As many of you may recall, I went skydiving in January to kick off my thirties. The plane we rode up in was really small, holding the pilot, my instructor, me and a guy named Paul. Paul seemed like a neat guy, very experienced in skydiving. He talked to me all the way up, reassuring me about how incredible it was going to be. He was literally holding the airplane door closed on the way up and, when my instructor and I jumped out of the airplane, he jumped out right after us. When I opened my eyes after the initial scare, Paul was right in front of me, "floating" and waiving at me. I remember being happy that he'd hitched a ride up with us because he really put me at ease--if he could jump out of an airplane thousands of times, surely I would be completely fine to do it once!

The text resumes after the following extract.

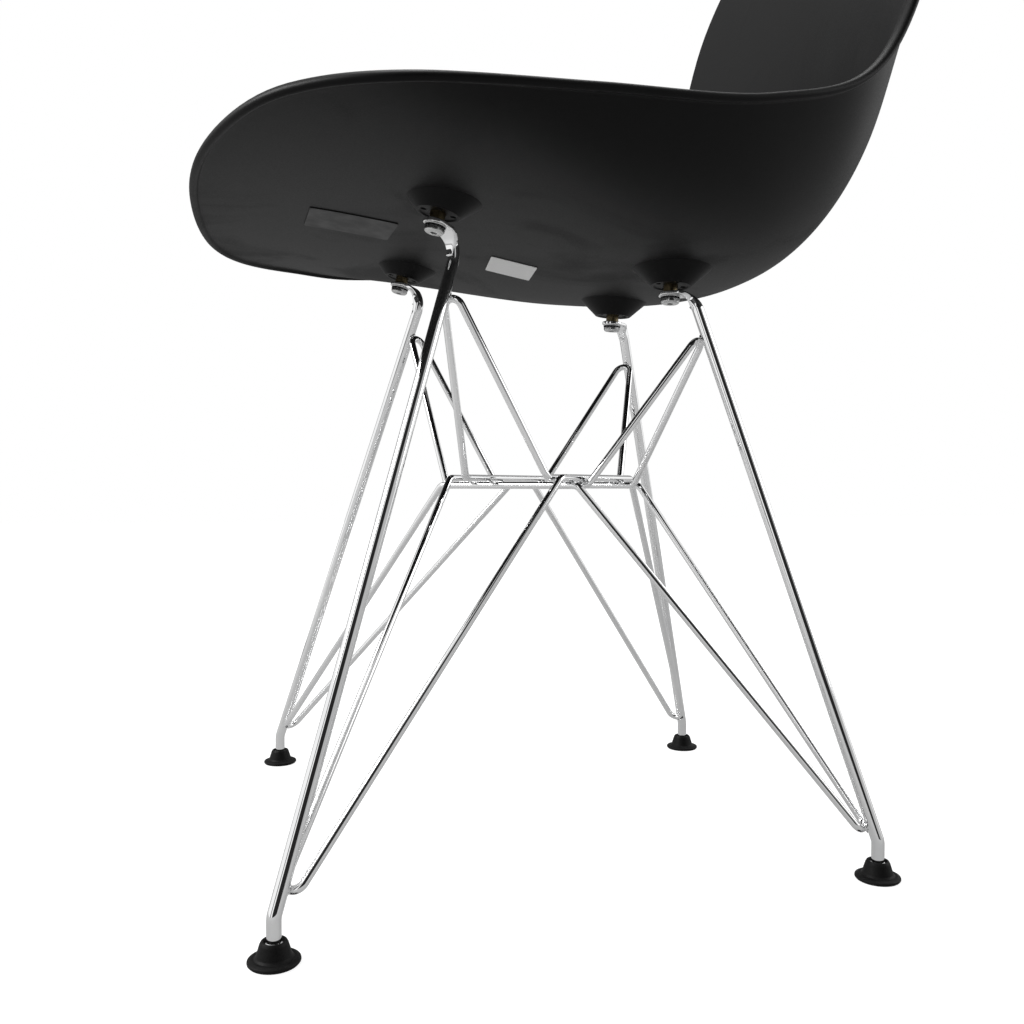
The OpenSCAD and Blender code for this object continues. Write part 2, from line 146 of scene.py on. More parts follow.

I was, therefore, quite surprised when Bryan emailed me this article on Friday. The one he sent me actually didn't have the picture; I found that on the obits page of our local paper. All I had initially was his name but I immediately got goosebumps, thinking the odds were pretty good that it was him. Once I found the picture, I knew for sure.
It just really made me think about how, in an instant, a tragedy can change everything. It reminded me of how you need to live each day to the fullest. as much of a cliche as that may be. Paul obviously truly loved skydiving and spent his last moments doing something that was his passion. May be all be as fortunate when our time is here.